Admittedly, I am a reluctant cook who rarely touches a pot or pan except to wash them. So when I must make something, I look for recipes that wouldn’t challenge a 4-year-old.

In “The Summer Table: Recipes and Menus for Casual Outdoor Entertaining” by Lisa Lemke, I found some. Since in summertime the livin’ is easy, the cookbook is mostly about barbecuing and outdoor entertaining, and the food is meant to be easy and casual. The recipes serve 4 to 6, so you’d have to double many of them for a crowd.

Many of the recipes are vegetarian. Salads, side dishes, desserts and inventive drinks all share the space nicely. Although Lemke is Swedish (the book was first published there, where she works as a food stylist, recipe developer and television chef), the recipes are international in scope – Grilled Artichokes with Gremolata, Alfajores with Dulce de Leche, Mango Squares with Coconut Topping, to name just a few.

Her expertise in styling is apparent in the many nice photographs of food throughout the book. Despite the title, most of the recipes would work year-round, encouraging home cooks to add variety and jazziness to their daily cooking routines.

For those who like to experiment, there are ideas for simple dips, rubs, glazes, sauces and dressings and lots of homey tips, suggestions and variations. Not being one of those people, I opted to follow exact instructions.

The first recipe I tried, Cherry Squares with Crumble Topping, called for vanilla sugar. I had never heard of it! Apparently, it’s a staple in European kitchens and readily available there. I desperately searched the Internet for an idea of what it was and how to get it. Turns out it is easy to make but really should be done in advance … not when all the other ingredients are already in the bowl. Still, the squares tasted great and were easy enough to make. But they came out so dry my husband ran to the store for both ice cream and whipped cream to make up for the texture. Maybe it was operator error and I overmixed or overbaked them? More likely, the 400 F degree oven called for was too hot for what is essentially a pound cake spread out in a 9 by 13 pan; I think it would have fared better at 325 or 350 F degrees. I’ve already bought the cherries for a second try.

The second recipe, “Potato Muffins with Spiced Cheese,” came out well, though the muffins were closer to popovers (bready rather than cakelike). I think they’d go really well with beef stew, but since that’s hardly a summer dish, I served them with grilled steak and salad, which also made a nice pair. I’d definitely make these again. One drawback, they stuck to the muffin paper. Lemke offers an alternative – cutting parchment paper into 24 (6-inch) squares to serve as hand-made muffin cups.

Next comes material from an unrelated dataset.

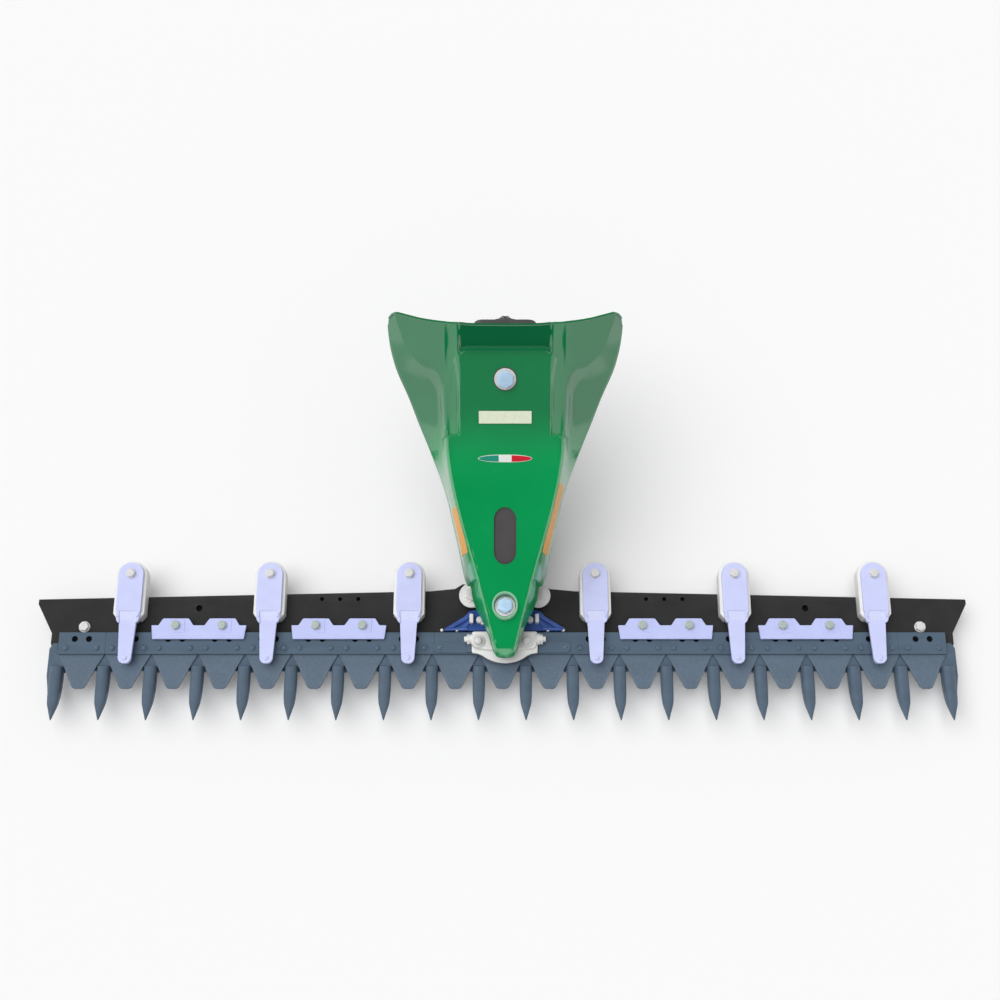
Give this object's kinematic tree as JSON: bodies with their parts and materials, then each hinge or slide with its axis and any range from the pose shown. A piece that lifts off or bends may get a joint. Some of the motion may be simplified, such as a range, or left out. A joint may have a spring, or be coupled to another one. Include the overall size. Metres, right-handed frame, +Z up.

So many of the recipes in “The Summer Table” sounded good, and not just for summer. My next foray will be the French Toast with a Twist. Or maybe the Onion, Mushroom and Sage Custard Tart.

– JUDY HILL

Potato Muffins with Spiced Cheese

Makes 12 muffins, takes about 30 minutes

MUFFINS:

12/3 cups all-purpose flour

11/2 teaspoons baking powder

1 teaspoon salt

2 large eggs

Scant 1/2 cup yogurt or sour cream

1/4 cup olive oil

31/2 ounces coarsely grated firm spiced cheese such as aged Gouda with cumin

FILLING:

6 ounces waxy or russet potato, peeled

Salt and black pepper

Preheat the oven to 400 degrees F. Line a 12-cup muffin tin with paper liners or set 12 handmade parchment muffin cups on a baking sheet.

To make the muffins, combine all dry ingredients; whisk the eggs in a bowl and add yogurt (or sour cream), scant 1/2 cup water and oil. Stir the liquid into the flour mixture along with 3/4 of the cheese and stir until smooth.

To make the filling, slice the potato very thinly and season the slices with salt and pepper. Fill every muffin cup about 3/4 full with the batter and evenly distribute the potatoes and rest of the cheese among the muffins. Press the potatoes slightly into the batter.

Bake in the middle of the oven for about 20 minutes. These muffins are best served at room temperature – whether freshly baked or reheated. Though best freshly baked, if you want to prepare them in advance, freeze the muffins as soon as they have cooled and thaw and warm before serving.

For a nice variation, add fresh chopped dill to the batter. (I substituted Sabbathday Lake Shakers’ Fines Herbes, sprinkling it lightly over the top of half the batch before baking, and preferred those to the plain muffins).